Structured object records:
[Start]

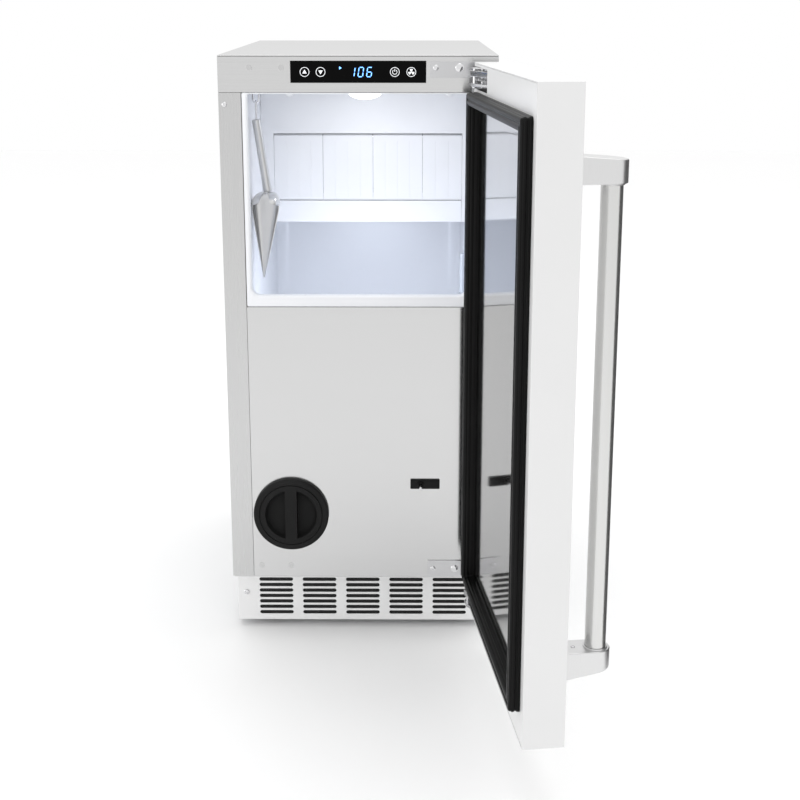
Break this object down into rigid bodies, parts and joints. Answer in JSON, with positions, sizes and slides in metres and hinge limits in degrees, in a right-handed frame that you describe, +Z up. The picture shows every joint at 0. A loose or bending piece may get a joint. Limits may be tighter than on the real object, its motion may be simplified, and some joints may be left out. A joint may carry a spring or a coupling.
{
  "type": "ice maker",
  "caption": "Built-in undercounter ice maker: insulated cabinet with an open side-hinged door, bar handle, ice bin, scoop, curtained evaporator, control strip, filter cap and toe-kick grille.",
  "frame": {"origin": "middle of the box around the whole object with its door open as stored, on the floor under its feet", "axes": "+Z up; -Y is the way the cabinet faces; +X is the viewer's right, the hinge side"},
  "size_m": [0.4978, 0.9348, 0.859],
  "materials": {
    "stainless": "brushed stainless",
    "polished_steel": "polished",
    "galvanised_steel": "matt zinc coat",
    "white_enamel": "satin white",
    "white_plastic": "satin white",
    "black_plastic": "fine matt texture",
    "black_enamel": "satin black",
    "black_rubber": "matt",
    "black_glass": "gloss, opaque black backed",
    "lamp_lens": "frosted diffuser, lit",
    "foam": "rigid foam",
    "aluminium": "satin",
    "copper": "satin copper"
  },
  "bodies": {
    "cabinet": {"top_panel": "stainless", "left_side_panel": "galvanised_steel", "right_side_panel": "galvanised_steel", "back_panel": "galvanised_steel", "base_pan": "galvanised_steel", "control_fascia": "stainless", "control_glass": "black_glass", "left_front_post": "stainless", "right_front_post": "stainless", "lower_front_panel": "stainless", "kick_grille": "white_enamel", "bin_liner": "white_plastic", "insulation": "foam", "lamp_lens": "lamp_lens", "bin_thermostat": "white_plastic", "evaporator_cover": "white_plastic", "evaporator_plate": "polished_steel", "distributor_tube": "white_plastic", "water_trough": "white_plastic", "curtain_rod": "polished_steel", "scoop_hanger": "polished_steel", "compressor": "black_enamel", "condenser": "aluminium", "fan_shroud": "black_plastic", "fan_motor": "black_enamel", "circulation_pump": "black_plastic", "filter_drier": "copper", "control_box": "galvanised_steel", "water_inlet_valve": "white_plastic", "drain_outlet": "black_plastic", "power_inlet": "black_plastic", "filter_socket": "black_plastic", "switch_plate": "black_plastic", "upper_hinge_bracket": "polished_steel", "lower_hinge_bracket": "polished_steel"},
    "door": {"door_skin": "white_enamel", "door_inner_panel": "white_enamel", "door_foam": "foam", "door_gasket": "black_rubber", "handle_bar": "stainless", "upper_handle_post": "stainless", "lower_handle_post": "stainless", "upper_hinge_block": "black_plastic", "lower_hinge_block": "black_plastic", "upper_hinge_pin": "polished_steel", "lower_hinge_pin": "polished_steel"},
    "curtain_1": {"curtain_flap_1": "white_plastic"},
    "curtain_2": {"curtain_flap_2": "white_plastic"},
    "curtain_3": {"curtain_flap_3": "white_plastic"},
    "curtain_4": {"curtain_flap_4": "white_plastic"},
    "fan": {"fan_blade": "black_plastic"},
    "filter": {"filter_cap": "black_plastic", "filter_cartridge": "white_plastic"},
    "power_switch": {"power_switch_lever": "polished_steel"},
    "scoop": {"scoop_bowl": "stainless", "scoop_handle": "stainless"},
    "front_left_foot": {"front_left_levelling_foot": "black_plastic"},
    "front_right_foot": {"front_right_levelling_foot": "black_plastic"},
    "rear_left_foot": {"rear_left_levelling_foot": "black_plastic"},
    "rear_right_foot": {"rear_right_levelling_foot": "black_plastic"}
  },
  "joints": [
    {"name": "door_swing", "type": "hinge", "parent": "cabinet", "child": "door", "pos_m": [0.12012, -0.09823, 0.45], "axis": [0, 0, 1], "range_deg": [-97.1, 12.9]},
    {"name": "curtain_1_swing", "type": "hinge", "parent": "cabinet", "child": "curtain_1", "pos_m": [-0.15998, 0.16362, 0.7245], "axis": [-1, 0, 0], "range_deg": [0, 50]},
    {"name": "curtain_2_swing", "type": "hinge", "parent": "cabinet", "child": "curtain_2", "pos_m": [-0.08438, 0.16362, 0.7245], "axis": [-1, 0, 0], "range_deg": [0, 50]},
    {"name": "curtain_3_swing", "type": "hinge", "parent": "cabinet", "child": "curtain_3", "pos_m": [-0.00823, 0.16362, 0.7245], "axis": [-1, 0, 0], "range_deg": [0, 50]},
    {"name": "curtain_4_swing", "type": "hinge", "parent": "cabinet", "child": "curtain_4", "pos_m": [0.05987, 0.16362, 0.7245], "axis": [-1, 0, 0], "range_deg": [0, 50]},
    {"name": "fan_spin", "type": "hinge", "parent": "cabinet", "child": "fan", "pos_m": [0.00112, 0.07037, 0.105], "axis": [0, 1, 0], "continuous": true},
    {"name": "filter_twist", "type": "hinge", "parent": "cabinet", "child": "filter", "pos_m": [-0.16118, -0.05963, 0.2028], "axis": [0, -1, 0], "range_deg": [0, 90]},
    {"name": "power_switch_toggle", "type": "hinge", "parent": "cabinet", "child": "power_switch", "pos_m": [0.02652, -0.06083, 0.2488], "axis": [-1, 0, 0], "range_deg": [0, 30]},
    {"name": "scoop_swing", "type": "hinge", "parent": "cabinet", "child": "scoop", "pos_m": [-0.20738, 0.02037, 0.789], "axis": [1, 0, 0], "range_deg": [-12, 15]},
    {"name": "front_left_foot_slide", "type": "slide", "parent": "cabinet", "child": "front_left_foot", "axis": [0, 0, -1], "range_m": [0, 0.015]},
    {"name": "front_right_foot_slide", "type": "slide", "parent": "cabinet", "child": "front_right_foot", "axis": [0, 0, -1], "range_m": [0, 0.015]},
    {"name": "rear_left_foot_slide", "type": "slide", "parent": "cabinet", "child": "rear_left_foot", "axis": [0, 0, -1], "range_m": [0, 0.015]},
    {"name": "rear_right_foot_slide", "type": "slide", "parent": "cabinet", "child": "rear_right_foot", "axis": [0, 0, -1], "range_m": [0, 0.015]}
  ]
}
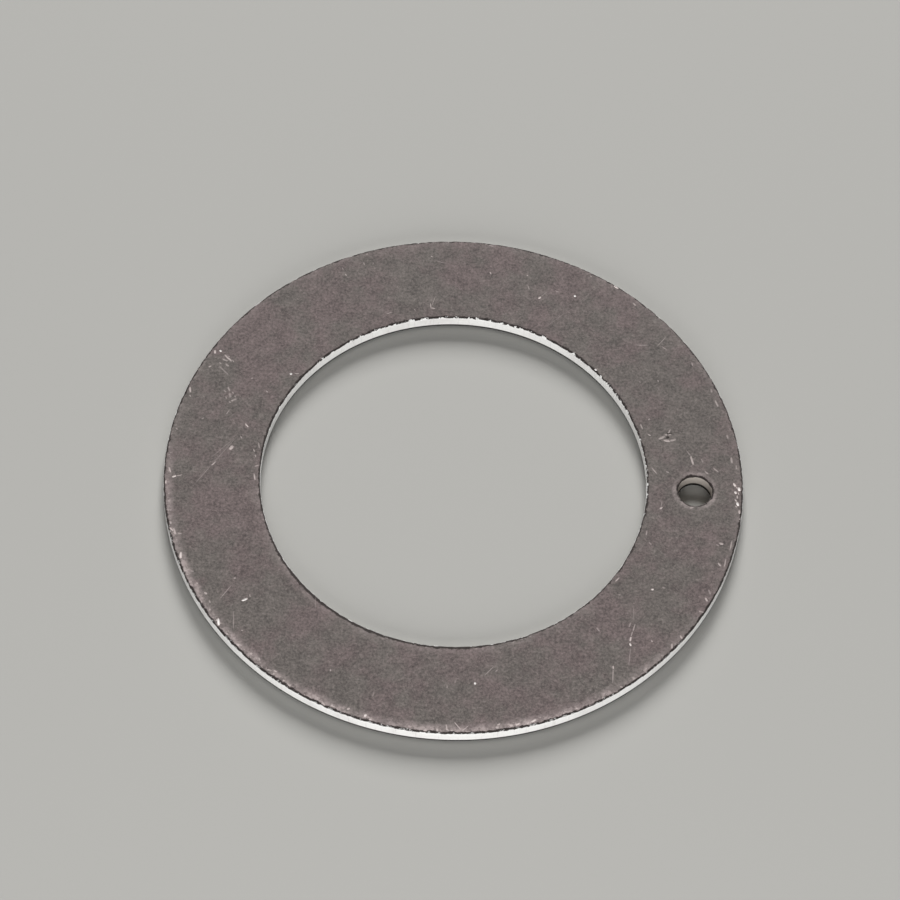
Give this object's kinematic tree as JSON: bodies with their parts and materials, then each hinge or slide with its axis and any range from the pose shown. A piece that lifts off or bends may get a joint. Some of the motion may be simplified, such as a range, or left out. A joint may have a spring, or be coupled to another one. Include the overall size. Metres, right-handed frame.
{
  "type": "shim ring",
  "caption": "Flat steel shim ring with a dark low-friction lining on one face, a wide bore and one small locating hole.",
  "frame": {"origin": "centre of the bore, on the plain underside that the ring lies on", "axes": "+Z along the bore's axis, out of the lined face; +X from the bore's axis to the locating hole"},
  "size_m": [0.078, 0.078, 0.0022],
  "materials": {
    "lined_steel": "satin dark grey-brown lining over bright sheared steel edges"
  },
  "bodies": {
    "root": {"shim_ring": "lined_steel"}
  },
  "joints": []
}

[End]
[Start]

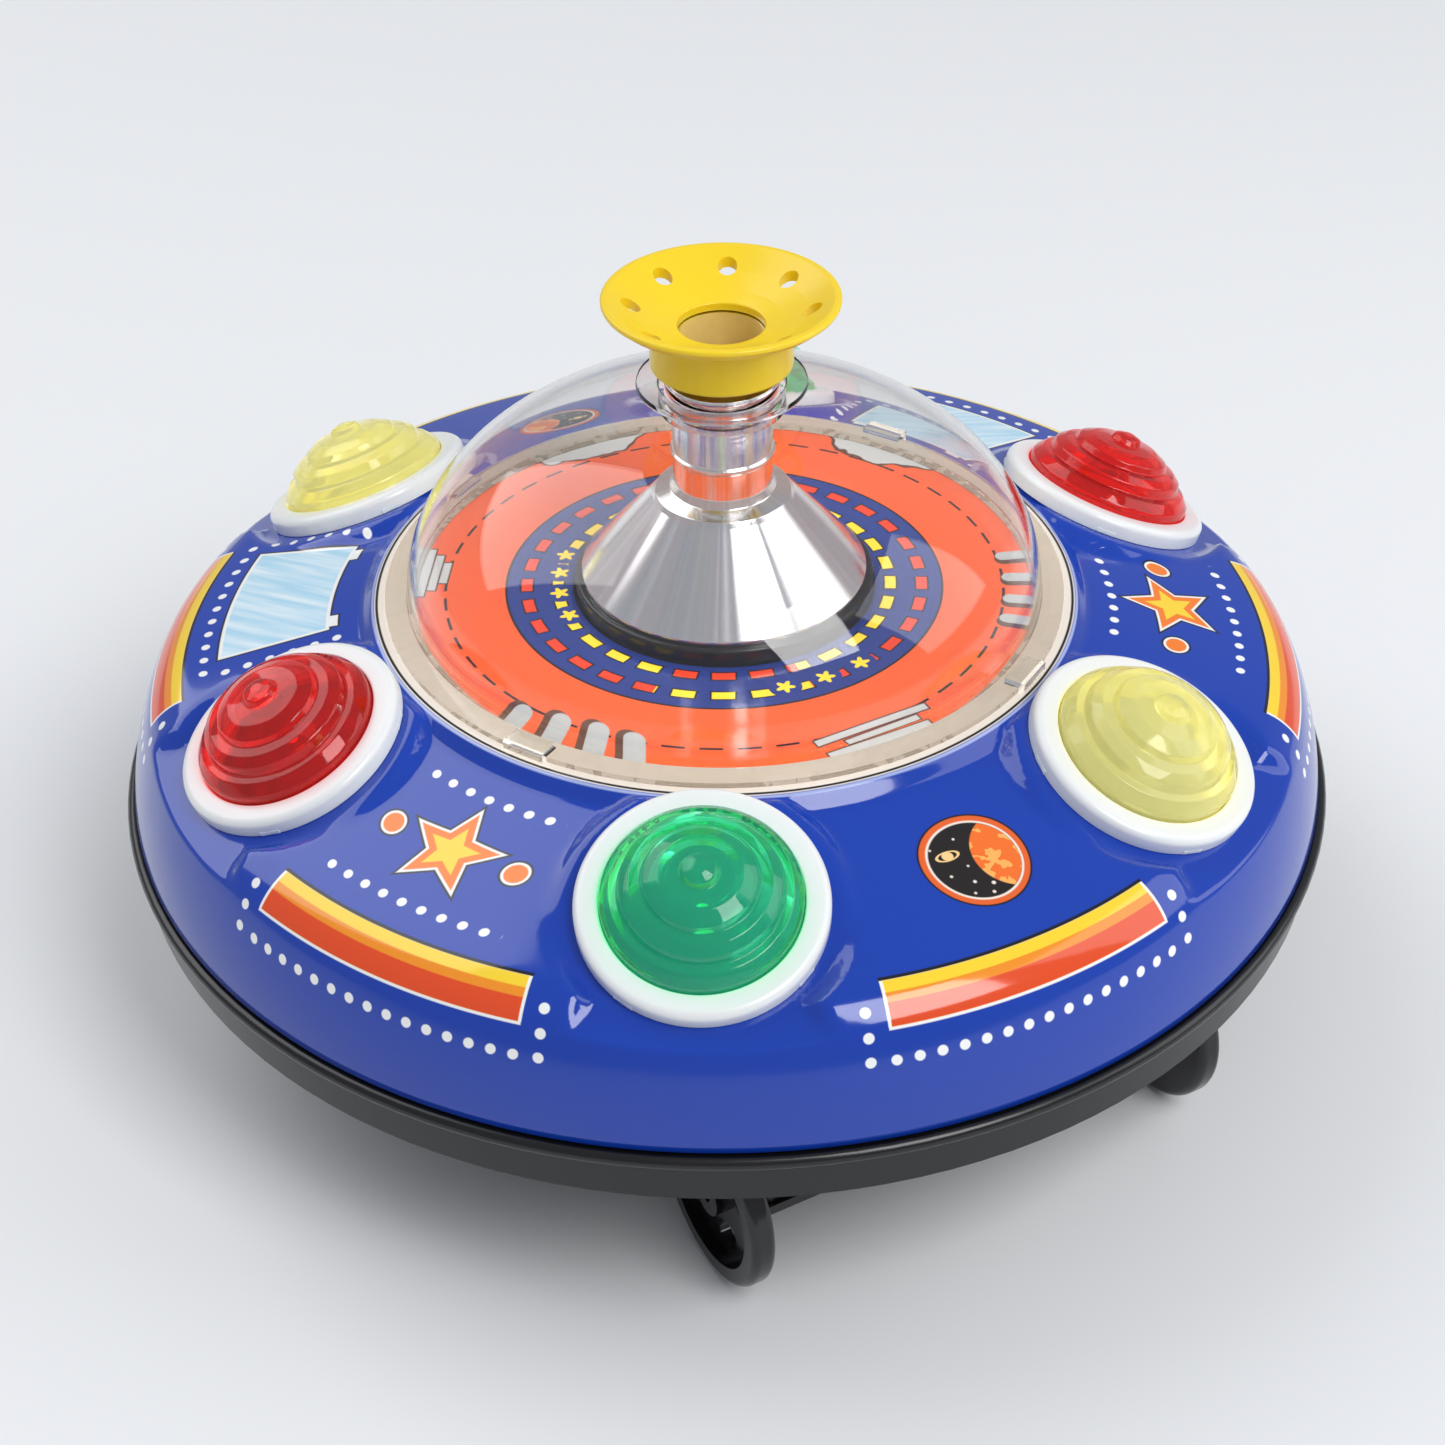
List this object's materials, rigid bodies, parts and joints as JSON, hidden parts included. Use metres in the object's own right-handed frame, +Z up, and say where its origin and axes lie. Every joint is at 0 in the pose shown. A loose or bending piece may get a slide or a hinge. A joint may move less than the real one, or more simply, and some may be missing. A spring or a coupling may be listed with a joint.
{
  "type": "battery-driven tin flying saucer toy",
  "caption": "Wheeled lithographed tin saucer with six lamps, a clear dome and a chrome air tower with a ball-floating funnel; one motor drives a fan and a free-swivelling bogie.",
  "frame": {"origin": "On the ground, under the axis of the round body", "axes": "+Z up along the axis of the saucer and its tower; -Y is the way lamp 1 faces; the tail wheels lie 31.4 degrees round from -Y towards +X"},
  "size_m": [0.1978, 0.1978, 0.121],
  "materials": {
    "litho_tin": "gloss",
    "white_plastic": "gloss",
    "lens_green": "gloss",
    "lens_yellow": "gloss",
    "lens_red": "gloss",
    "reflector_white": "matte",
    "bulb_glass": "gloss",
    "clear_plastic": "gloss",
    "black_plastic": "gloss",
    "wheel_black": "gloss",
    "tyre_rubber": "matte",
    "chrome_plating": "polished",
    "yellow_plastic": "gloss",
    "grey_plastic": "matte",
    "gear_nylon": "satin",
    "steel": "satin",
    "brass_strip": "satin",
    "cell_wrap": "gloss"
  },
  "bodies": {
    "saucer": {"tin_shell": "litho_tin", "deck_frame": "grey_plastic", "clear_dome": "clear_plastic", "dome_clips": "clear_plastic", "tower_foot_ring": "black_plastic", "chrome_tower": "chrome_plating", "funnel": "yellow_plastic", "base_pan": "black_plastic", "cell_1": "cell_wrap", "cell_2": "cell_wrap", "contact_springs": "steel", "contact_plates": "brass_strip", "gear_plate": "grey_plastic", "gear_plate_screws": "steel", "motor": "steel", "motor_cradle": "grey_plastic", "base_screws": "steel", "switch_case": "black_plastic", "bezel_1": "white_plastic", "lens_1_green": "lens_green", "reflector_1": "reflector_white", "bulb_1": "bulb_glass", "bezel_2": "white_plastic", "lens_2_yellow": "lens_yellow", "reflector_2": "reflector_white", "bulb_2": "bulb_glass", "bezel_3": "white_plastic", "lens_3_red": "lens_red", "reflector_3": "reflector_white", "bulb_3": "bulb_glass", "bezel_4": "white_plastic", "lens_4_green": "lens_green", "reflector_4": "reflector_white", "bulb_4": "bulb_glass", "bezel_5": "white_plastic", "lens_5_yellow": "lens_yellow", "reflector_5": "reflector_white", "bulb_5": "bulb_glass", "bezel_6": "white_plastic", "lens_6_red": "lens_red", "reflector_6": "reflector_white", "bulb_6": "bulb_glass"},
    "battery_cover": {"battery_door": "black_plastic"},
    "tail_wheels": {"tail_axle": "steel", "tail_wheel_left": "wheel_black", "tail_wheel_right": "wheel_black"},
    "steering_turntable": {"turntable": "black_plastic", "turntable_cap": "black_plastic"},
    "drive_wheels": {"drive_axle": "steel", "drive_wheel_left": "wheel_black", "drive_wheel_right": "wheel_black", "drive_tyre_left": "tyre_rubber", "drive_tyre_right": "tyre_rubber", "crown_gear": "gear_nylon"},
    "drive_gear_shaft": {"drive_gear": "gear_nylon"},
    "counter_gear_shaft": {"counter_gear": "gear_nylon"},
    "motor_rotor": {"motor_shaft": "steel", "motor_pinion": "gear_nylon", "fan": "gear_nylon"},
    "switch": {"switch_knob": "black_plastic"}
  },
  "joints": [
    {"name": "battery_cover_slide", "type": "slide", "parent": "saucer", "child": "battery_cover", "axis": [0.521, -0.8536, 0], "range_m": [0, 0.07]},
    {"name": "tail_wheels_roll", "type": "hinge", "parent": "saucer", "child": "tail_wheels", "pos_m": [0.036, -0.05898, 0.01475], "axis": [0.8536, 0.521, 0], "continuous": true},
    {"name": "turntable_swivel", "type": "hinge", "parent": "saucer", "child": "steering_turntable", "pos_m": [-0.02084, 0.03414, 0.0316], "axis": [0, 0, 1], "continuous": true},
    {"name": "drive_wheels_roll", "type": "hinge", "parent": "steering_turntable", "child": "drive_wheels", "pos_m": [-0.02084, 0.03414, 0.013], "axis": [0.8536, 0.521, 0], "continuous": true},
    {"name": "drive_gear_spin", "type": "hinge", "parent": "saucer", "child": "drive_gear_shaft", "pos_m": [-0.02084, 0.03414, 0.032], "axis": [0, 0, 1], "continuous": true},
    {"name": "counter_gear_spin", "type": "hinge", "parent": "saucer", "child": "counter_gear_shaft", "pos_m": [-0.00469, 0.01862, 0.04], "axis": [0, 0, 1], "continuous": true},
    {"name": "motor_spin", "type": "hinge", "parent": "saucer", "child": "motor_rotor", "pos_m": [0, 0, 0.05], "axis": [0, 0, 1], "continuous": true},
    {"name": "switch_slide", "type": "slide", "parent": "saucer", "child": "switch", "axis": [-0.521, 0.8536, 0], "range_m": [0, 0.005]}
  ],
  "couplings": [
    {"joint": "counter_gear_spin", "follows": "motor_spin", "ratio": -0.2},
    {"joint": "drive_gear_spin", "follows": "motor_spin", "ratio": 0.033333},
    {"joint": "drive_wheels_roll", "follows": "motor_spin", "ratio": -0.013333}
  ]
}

[End]
[Start]

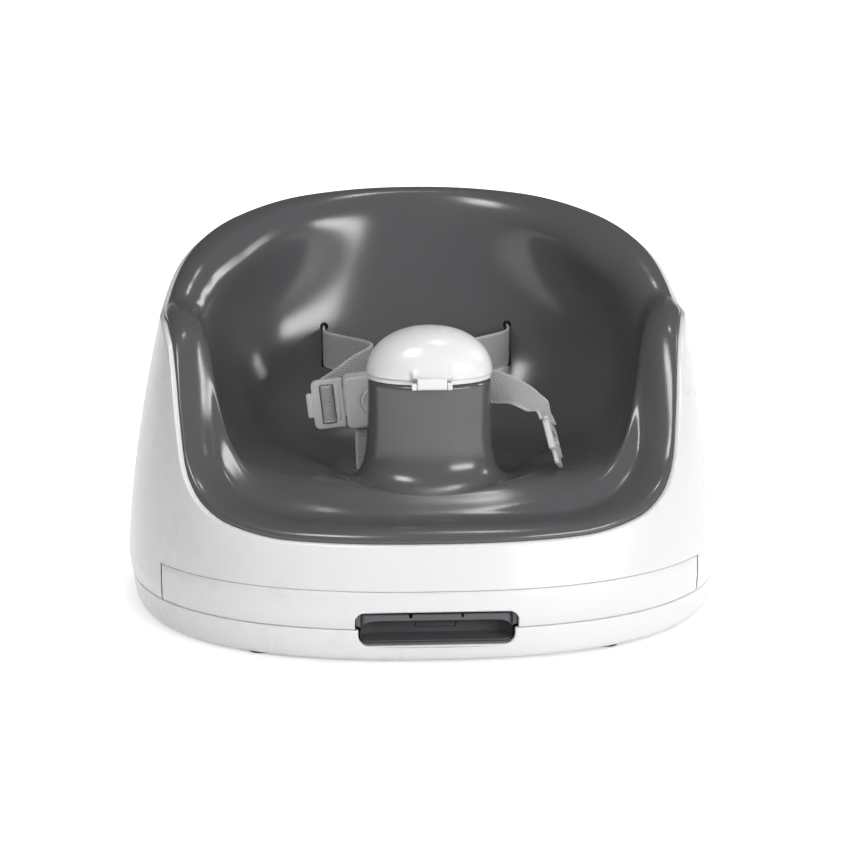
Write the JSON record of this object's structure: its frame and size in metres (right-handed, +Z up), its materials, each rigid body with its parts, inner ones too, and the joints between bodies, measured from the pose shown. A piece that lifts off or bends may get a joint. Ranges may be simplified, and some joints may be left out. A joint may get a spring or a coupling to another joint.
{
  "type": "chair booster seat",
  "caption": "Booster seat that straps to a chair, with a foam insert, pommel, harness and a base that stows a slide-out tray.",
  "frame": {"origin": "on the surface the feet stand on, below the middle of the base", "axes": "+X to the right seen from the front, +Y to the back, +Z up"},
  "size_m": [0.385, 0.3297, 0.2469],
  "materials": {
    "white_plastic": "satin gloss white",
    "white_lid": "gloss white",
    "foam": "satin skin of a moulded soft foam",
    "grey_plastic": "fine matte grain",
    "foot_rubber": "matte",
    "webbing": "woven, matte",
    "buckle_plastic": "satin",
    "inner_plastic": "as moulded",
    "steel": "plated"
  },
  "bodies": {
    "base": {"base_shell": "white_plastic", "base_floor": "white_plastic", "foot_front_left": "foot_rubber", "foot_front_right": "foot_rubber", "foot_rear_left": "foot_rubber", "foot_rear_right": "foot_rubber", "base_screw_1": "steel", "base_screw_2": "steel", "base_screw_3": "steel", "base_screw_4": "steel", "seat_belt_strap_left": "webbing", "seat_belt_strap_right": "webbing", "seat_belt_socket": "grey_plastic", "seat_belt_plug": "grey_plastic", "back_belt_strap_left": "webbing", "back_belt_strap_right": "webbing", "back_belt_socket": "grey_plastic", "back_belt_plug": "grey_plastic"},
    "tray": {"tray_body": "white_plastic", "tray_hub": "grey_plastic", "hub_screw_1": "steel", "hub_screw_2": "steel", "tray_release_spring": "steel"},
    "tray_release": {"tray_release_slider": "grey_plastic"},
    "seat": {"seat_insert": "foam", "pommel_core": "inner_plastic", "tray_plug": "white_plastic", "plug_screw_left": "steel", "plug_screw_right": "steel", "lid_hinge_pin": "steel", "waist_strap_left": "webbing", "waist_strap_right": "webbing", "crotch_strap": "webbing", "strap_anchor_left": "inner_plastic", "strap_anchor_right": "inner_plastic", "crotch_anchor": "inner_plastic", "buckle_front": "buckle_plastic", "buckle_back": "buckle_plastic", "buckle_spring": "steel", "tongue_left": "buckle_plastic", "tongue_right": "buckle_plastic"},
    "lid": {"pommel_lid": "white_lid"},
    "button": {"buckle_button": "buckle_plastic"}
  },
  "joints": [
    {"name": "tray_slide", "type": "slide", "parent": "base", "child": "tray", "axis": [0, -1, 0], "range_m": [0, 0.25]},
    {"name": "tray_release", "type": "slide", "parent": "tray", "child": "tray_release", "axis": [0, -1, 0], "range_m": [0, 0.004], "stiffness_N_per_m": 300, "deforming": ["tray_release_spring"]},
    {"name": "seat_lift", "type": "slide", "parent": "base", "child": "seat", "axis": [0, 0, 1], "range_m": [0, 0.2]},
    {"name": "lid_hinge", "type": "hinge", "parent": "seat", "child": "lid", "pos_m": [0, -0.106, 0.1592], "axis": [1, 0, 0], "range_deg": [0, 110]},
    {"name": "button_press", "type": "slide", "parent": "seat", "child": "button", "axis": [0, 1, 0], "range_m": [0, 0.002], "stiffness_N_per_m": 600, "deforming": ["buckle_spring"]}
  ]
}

[End]

* [DESCRIPTION OF THE TASK]:
Search the preceding listing for "pose" and extract every line where it is found.

* [SOLUTION]:
Give this object's kinematic tree as JSON: bodies with their parts and materials, then each hinge or slide with its axis and any range from the pose shown. A piece that lifts off or bends may get a joint. Some of the motion may be simplified, such as a range, or left out. A joint may have a spring, or be coupled to another one. Include the overall size. Metres, right-handed frame.
List this object's materials, rigid bodies, parts and joints as JSON, hidden parts included. Use metres in the object's own right-handed frame, +Z up, and say where its origin and axes lie. Every joint is at 0 in the pose shown. A loose or bending piece may get a slide or a hinge. A joint may move less than the real one, or more simply, and some may be missing. A spring or a coupling may be listed with a joint.
Write the JSON record of this object's structure: its frame and size in metres (right-handed, +Z up), its materials, each rigid body with its parts, inner ones too, and the joints between bodies, measured from the pose shown. A piece that lifts off or bends may get a joint. Ranges may be simplified, and some joints may be left out. A joint may get a spring or a coupling to another joint.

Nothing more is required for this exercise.